Un mot de pardon et d’amour chrétien, prononcé du haut du trône, le geste qui montre la voie du règne chrétien dans laquelle vous devez vous engager : cela seul peut détruire le mal dont souffre maintenant la Russie.

Et comme la cire au feu, s’anéantira la lutte révolutionnaire devant l’empereur, — l’homme — qui accomplira la loi du Christ.

Léon Tolstoï.

  1. Cette lettre, publiée ici pour la première fois, fut écrite à l’empereur Alexandre III quelques jours après le meurtre de son père, 1er mars 1881.
    Le comte Tolstoï précisait dernièrement ainsi, dans un billet adressé à un de ses amis, les circonstances dans lesquelles fut rédigé ce remarquable document historique :
    « Je ne puis rien vous dire de particulier sur l’impression que fit sur moi l’événement du 1er mars ; mais le procès des meurtriers, les préparatifs de leur exécution, me causèrent une des impressions les plus fortes de ma vie. Je ne pouvais détourner ma pensée de ces malheureux, de ceux qui se préparaient à les châtier et surtout d’Alexandre III. Je me representais si vivement le bonheur que le tsar pourrait éprouver en faisant gràce à ces égarés, que je ne voulais pas croire qu’on pût les exécuter et, en même temps, j’en avais peur, et souffrais pour leurs bourreaux.

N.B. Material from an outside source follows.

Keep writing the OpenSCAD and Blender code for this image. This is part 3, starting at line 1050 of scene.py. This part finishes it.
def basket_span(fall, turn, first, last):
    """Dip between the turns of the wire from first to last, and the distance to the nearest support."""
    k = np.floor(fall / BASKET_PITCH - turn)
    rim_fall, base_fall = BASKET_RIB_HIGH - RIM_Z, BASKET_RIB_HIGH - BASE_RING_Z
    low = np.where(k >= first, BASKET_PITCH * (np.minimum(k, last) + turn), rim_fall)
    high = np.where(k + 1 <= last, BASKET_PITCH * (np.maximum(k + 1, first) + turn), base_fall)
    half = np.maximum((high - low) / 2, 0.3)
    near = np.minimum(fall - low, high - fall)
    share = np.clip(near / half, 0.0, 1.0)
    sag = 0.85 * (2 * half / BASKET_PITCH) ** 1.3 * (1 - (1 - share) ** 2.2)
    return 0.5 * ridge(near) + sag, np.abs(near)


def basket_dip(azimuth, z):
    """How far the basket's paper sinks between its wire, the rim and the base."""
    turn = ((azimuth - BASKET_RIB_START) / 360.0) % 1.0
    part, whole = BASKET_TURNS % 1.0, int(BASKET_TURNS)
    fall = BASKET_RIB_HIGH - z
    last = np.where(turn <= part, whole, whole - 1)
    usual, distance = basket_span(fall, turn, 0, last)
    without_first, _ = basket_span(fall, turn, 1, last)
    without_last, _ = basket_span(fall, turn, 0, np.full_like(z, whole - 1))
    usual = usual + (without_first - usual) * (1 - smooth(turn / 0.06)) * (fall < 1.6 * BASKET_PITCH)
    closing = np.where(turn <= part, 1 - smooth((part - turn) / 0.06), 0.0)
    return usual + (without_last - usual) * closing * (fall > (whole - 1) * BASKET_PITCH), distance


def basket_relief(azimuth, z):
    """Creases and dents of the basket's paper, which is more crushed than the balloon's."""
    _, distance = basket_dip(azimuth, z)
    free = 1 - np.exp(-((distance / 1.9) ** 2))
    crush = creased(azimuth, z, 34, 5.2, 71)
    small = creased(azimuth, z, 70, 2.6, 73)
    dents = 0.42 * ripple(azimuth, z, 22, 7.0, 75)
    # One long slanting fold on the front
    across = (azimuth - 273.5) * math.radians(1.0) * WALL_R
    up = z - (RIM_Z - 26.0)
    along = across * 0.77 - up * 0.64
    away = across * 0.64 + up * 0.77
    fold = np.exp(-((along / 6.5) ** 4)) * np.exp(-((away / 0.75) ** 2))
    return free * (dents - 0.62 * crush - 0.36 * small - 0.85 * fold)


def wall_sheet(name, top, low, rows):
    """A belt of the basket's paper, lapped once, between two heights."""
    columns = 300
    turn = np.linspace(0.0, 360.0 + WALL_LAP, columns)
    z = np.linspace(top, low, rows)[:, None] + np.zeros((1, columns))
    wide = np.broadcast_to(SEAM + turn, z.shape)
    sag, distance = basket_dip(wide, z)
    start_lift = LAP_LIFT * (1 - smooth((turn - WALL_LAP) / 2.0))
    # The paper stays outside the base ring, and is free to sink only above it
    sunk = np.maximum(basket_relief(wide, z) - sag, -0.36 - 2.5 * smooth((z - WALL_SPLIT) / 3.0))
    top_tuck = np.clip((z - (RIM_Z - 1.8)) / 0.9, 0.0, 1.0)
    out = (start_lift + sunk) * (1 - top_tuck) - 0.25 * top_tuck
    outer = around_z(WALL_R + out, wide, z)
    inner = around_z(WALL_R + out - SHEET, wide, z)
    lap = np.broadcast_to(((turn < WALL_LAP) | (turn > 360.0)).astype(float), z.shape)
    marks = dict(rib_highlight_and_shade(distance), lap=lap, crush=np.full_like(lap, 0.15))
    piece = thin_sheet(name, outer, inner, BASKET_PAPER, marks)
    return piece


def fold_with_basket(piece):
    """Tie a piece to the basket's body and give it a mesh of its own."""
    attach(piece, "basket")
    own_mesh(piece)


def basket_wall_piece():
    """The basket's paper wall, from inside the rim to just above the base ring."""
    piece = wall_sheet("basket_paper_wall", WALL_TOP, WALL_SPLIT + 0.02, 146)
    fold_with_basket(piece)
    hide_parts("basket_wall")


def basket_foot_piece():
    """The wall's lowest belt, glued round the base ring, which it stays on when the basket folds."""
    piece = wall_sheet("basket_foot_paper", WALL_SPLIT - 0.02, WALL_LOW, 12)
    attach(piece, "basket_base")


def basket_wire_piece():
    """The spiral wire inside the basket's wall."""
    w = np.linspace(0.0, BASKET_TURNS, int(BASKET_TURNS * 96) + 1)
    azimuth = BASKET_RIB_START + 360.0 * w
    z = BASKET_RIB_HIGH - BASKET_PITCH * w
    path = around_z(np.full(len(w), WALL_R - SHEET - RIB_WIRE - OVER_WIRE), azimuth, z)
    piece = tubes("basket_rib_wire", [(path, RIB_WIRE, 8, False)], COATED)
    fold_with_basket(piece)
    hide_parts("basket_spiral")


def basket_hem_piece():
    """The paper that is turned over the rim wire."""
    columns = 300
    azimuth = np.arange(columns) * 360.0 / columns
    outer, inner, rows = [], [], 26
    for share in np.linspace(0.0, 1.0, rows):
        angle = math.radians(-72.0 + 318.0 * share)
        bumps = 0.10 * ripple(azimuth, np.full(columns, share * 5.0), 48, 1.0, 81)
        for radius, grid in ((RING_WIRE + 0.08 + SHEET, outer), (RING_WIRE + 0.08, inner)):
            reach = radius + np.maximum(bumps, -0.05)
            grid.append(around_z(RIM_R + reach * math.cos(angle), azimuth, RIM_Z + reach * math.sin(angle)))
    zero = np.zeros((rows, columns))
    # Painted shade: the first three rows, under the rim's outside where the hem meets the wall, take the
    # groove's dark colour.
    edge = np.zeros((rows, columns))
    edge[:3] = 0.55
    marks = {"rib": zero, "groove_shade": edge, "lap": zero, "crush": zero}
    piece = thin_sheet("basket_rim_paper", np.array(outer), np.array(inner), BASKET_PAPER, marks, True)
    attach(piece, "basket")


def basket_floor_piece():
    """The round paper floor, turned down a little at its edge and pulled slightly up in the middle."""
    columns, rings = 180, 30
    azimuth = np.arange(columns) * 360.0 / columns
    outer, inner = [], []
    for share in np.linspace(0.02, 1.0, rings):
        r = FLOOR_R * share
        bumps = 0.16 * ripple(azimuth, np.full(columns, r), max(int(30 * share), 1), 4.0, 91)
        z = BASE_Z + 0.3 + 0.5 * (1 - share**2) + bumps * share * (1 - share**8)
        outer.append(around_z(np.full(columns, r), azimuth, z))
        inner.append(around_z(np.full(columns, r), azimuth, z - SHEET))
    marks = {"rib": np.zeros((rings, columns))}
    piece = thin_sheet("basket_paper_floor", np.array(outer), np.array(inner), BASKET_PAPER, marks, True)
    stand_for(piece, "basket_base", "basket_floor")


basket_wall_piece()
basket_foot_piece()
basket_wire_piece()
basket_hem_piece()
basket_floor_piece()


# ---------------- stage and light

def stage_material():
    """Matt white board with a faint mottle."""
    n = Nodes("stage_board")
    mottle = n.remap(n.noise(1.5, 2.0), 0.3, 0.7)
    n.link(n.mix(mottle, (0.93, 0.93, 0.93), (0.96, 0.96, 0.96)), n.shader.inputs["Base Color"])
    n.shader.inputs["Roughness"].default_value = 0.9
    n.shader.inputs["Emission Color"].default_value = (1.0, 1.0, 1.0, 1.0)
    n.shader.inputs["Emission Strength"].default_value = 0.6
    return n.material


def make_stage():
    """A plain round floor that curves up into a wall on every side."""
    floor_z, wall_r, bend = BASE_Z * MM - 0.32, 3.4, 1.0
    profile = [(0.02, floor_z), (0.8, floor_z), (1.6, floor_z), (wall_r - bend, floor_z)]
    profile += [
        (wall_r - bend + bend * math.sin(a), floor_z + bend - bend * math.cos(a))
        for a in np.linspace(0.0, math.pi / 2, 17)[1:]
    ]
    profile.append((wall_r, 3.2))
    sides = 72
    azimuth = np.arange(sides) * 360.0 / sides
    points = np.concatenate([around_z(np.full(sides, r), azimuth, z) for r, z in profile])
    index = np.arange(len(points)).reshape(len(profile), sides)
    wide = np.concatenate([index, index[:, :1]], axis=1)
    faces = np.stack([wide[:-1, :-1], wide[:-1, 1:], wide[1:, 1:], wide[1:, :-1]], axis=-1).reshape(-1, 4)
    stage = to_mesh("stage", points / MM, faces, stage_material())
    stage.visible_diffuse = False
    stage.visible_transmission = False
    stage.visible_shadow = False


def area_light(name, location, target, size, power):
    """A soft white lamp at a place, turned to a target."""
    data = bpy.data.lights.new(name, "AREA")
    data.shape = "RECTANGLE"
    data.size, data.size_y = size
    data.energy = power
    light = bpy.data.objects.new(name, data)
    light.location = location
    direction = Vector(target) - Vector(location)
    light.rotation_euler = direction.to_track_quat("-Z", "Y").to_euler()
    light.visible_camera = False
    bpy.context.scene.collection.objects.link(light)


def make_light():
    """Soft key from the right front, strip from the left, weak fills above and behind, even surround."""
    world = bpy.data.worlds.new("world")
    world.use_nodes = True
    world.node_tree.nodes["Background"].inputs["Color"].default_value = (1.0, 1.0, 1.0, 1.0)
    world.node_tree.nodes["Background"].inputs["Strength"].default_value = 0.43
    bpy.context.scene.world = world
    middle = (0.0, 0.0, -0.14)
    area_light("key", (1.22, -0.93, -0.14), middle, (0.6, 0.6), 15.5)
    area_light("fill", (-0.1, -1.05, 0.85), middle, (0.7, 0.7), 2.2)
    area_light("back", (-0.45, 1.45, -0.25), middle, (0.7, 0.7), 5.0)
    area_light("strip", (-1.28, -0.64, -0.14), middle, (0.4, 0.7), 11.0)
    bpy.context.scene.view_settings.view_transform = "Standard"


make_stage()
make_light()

    « Je me souviens qu’un jour, après le dîner, ayant cette idée en tête, je m’allongeai sur un divan de cuir au rez-de-chaussée, et, finalement, je m’endormis à moitié. Dans ce demi-sommeil, je pensai à ces hommes et à l’exécution qui se préparait, et tout à coup, je crus voir nettement, comme dans la réalité, que ce n’était pas eux qu’on exécutait, mais moi, et que ce n’était pas Alexandre III, avec les bourreaux et les juges, qui consommaient l’exécution, mais moi-même qui les tuais. Ce terrible cauchemar m’éveilla ; et, aussitôt, j’écrivis cette lettre à l’empereur. »
    Tolstoï songea d’abord à faire parvenir cette lettre à l’empereur par Pobiédonostzev. Cette idée lui était venue à cause de l’amitié de Pobiédonostzev pour un homme remarquable, que ses idées rapprochaient momentanément du comte Tolstoï, M. A. K. Malikov ; mais, par suite de diverses circonstances, la lettre fut remise à Pobiédonostzev par N. N. Strakov, ami commun du procureur général du Saint-Synode et du comte Tolstoï. Celui-ci avait joint à la lettre à l’empereur une supplique personnelle à Pobiédonostzev, le priant de remplir au plus vite cette grave mission.

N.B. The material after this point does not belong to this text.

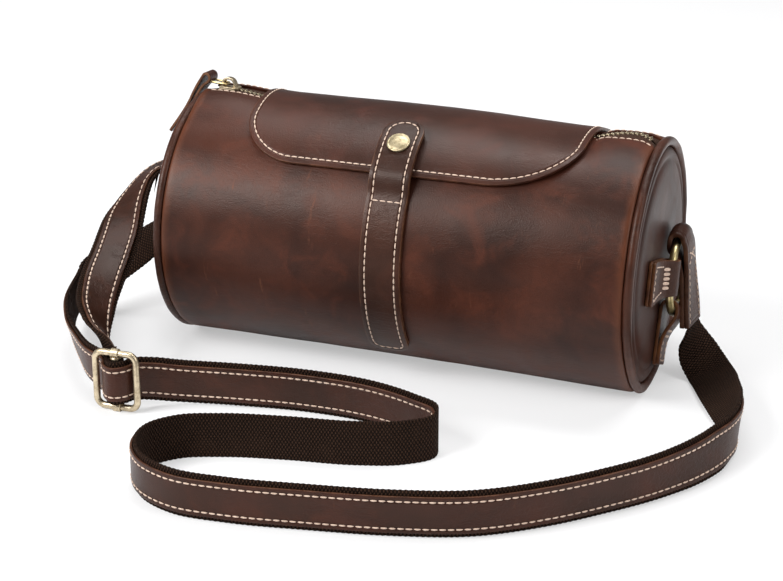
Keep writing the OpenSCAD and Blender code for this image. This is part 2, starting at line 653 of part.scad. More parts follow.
module strap_webbing() color(webbing_colour)
    band(strap_route, webbing_w, -strap_half_t, webbing_t - strap_half_t);
module strap_facing() color(leather_colour)
    band(tail(strap_route, facing_start), facing_w, strap_half_t - facing_t, strap_half_t);

// The strap's sewn end goes round the adjuster's middle bar
module strap_bar_loop() color(webbing_colour) translate(adjuster_at) difference() {
    cylinder(r = bar_d / 2 + bar_loop_gap + webbing_t, h = webbing_w, center = true);
    cylinder(r = bar_d / 2 + bar_loop_gap, h = webbing_w + 2 * overrun, center = true);
}

module adjuster_frame() color(brass_colour) translate(adjuster_at) rotate([90, 0, 0])
    wire_frame(adjuster_w - adjuster_wire_d, adjuster_h - adjuster_wire_d, adjuster_corner_r,
               adjuster_wire_d);

module adjuster_bar() color(brass_colour) translate(adjuster_at) {
    half_h = (adjuster_h - adjuster_wire_d) / 2;
    bar_l = 2 * half_h - adjuster_wire_d - seat_gap;
    cylinder(d = bar_d, h = bar_l, center = true);
    for (s = [-1, 1]) translate([-collar_l / 2, 0, s * half_h]) rotate([0, 90, 0]) difference() {
        cylinder(d = collar_d, h = collar_l);
        translate([0, 0, -overrun]) cylinder(d = adjuster_wire_d + seat_gap, h = collar_l + 2 * overrun);
    }
}

module left() mirror([1, 0, 0]) children();

body_wrap();
body_stiffener();
lining_wrap();
left() piping();  // left_piping
piping();  // right_piping
left() end_panel();  // left_end_panel
end_panel();  // right_end_panel
left() end_board();  // left_end_board
end_board();  // right_end_board
left() end_lining();  // left_end_lining
end_lining();  // right_end_lining
zip_tape(-1);  // zip_tape_front
zip_tape(1);  // zip_tape_back
zip_teeth(-1);  // zip_teeth_front
zip_teeth(1);  // zip_teeth_back
zip_top_stops();
zip_bottom_stop();
zip_slider();
zip_pull_link();
zip_pull_tab();
flap();
flap_lining();
flap_seam();
closing_strap();
closing_tongue();
snap_cap();
snap_socket();
snap_stud();
left() ring();  // left_ring
ring();  // right_ring
left() front_chape(left_chape_l);  // left_front_chape
front_chape(front_chape_l);  // right_front_chape
left() lower_chape();  // left_lower_chape
lower_chape();  // right_lower_chape
strap_end();
strap_webbing();
strap_facing();
strap_bar_loop();
adjuster_frame();
adjuster_bar();
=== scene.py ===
from math import atan2, cos, degrees, hypot, pi, radians, sin, sqrt

import bpy
import numpy as np
from mathutils import Matrix, Vector, noise


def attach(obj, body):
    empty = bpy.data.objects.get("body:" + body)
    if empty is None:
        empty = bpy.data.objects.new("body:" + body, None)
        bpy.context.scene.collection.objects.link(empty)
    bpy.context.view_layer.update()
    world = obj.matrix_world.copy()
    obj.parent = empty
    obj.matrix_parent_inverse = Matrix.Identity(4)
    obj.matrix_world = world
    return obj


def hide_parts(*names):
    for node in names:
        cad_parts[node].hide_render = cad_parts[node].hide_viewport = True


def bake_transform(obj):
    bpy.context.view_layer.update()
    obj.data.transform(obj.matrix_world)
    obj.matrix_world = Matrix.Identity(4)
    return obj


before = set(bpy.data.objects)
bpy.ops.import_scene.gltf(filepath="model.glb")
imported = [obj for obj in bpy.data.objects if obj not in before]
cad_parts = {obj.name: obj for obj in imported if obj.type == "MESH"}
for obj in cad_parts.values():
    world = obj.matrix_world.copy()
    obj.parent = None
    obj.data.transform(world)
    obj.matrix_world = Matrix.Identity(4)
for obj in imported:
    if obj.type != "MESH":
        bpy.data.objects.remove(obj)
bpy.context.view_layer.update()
scene = bpy.context.scene
mm = 0.001

# Camera
# A long lens looks down a little at the bag's front from its right side.
image_w = 783
focal_px = 2228
sensor_w = 36
target = Vector((-18, 0, 29)) * mm
distance = 1200 * mm
azimuth, elevation = radians(19), radians(22.5)

camera = bpy.data.objects.new("camera", bpy.data.cameras.new("camera"))
scene.collection.objects.link(camera)
camera.data.sensor_width = sensor_w
camera.data.lens = focal_px * sensor_w / image_w
camera.data.clip_start = 10 * mm
camera.location = target + distance * Vector(
    (sin(azimuth) * cos(elevation), -cos(azimuth) * cos(elevation), sin(elevation)))
camera.rotation_euler = (pi / 2 - elevation, 0, azimuth)
scene.camera = camera
scene.view_settings.view_transform = "Standard"

# Shoulder strap
# A woven cotton webbing, 23 mm wide, with a leather strip sewn along its outer side.
# Its route is the CAD strap's: the middle of its thickness, then the way to its lower edge.
webbing_w, webbing_t = 23 * mm, 1.4 * mm
facing_w, facing_t = 18.5 * mm, 1.3 * mm
strap_half_t = 1.5 * mm
selvedge_bulge, selvedge_pitch = 0.3 * mm, 2.6 * mm
route_steps, facing_start = 6, 2
strap_route = [
    [142.3, 14, 26.6, 0, -10, 0], [142.8, 14, 22.5, -1.5, -9.9, 0], [144.3, 13.5, 17.5, -4.6, -8.9, -0.3],
    [149.1, 10.7, 9.9, -7.6, -5.9, -2.7], [154.9, 4.3, 5.8, -7.8, -4.2, -4.6],
    [159.5, -4.2, 5.5, -8, -4, -4.5], [163.1, -13.1, 6.7, -7.6, -3.8, -5.3],
    [166.3, -22.1, 8.4, -6.9, -3.6, -6.3], [169.6, -31.1, 9.8, -5.9, -3.2, -7.4],
    [173.2, -40, 10.5, -5.2, -2.7, -8.1], [177.1, -48.9, 10.9, -4.3, -2.1, -8.8],
    [180.7, -57.8, 11.4, -2.7, -1.3, -9.6], [183.3, -67.1, 11.7, -1.1, -0.6, -9.9],
    [184, -76.8, 12, 0.1, -0.4, -10], [182.7, -87.6, 12.3, 0.9, -0.4, -10],
    [180, -97.6, 12.3, 1.9, -0.7, -9.8], [176.2, -107.1, 12.1, 1.7, -0.7, -9.8],
    [171.7, -116.1, 12, 1.4, -0.7, -9.9], [166.5, -124.5, 11.9, 0.9, -0.5, -9.9],
    [154.7, -140.5, 11.8, 0.3, -0.1, -10], [140.7, -155.5, 11.7, 0, 0, -10], [118, -177, 11.7, 0, 0, -10],
    [88, -197.5, 11.7, 0, 0, -10], [54, -208.5, 11.7, 0, 0, -10], [14, -216.2, 11.7, 0, 0, -10],
    [-22, -221.4, 11.7, 0, 0, -10], [-50, -221, 11.7, 0, 0, -10], [-70, -210.5, 11.7, 0, 0, -10],
    [-79.4, -195.8, 11.7, 0, 0, -10], [-79.6, -181, 11.7, 0, 0, -10], [-70, -168, 11.7, 0, 0, -10],
    [-50, -159, 11.7, 0, 0, -10], [-20, -152, 11.7, 0, 0, -10], [15, -146, 11.7, 0, 0, -10],
    [36, -138, 11.7, 0, 0, -10], [46.8, -127, 11.7, 0, 0, -10], [44.6, -117, 11.7, 0, 0, -10],
    [31, -109.5, 11.7, 0, 0, -10], [8, -102, 11.7, 0, 0, -10], [-28, -100, 11.7, 0, 0, -10],
    [-65, -105.5, 12.2, 0, 0, -10], [-95, -113.5, 13.4, 0, 0, -10], [-105.5, -120, 15.8, 0, 0, -10],
    [-111.9, -125.1, 16.9, 0, 0, -10], [-115.7, -131.7, 16.9, 0, 0, -10],
    [-120.2, -134.5, 16.9, 0, 0, -10], [-124.7, -131.7, 16.9, 0, 0, -10],
    [-128.5, -125.1, 16.9, 0, 0, -10], [-142.6, -113.9, 17, 0, 1.5, -9.8], [-158, -95, 16, -1, 4.5, -8.8],
    [-174, -72, 15.5, -1, 5.5, -8.2], [-186, -48, 16.8, -0.5, 2.5, -9.6], [-189, -26, 19.8, 0, -4, -9],
    [-179.5, -7, 26.6, 1, -6, -8], [-164, 5, 36, 2, -8, -6], [-152, 12, 47, 1, -9, -4],
    [-142, 15.5, 56.5, 0, -10, -1], [-136, 16.1, 60.4, 0, -10, 0], [-132.4, 16.1, 62.2, 0, -10, 0],
    [-130.6, 16.1, 66, 0, -10, 0], [-130.5, 16.1, 74.5, 0, -10, 0], [-132.3, 16, 78.2, 0, -10, 0.6],
    [-137, 15, 80.6, 0, -9.9, 1.4], [-145, 12.5, 82.4, 0, -9.8, 1.9], [-152.1, 9, 82.5, 4.7, -8.7, 1.7],
    [-158.1, 5, 80.1, 5, -8.5, 1.8], [-161.3, -2, 76.5, 5.9, -7.9, 1.6],
    [-162.8, -11, 71.5, 7.4, -6.7, 0.9], [-162.7, -23, 65.1, 9.2, -3.8, -0.3],
    [-159.6, -38, 58.9, 9.8, -0.1, -1.8], [-156.7, -54, 52.5, 9.6, 0.6, -2.6],
    [-154.6, -69, 46.5, 8.9, 2.9, -3.5], [-152.1, -82, 40.6, 6.3, 6.7, -3.9],
    [-148.1, -93, 36.5, 3, 9, -3.2], [-143.5, -101, 31.9, -0.3, 9.4, -3.4],
    [-132.3, -112, 22.6, 0, 1, -10], [-124.5, -120.5, 17, 0, 0, -10], [-122, -124.5, 16.9, 0, 0, -10]]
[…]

    Pobiédonostzev, après avoir pris connaissance de la lettre, la rendit à Strakov, refusant de la transmettre à l’empereur. À la lettre qui lui était adressée personnellement, il répondit longtemps après l’exécution, en s’excusant de son long silence. Il expliquait son refus par cette raison qu’en des cas si graves, il se croyait tenu d’agir suivant ses propres convictions, très différentes de celles de L. N. Tolstoï, quant au caractère du Christ.

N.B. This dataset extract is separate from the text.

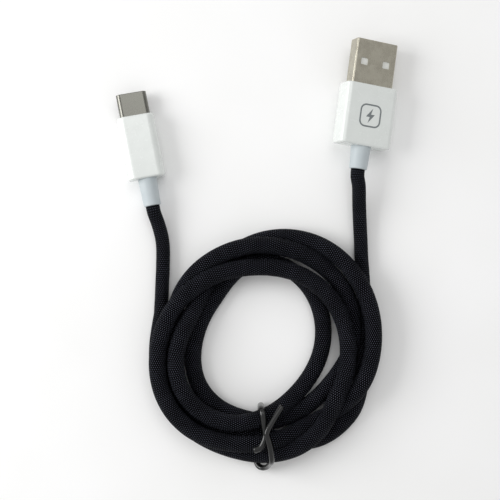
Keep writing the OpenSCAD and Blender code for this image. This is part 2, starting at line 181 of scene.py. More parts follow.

    Strakov confia la lettre au professeur Constantin Bestoujev-Rumine, qui la remit au grand-duc Serge Alexandrowitch. C’est par lui qu’elle fut transmise à Alexandre III.
    On remarquera combien cette lettre est toujours d’actualité. Qui sait de quelle façon bienfaisante pour l’humanité aurait évolué l’empire russe, si le tsar avait suivi la voie indiquée par le plus illustre de ses sujets ! Osons espérer que ce document rétroactif pourra encore trouver un écho (N. T.).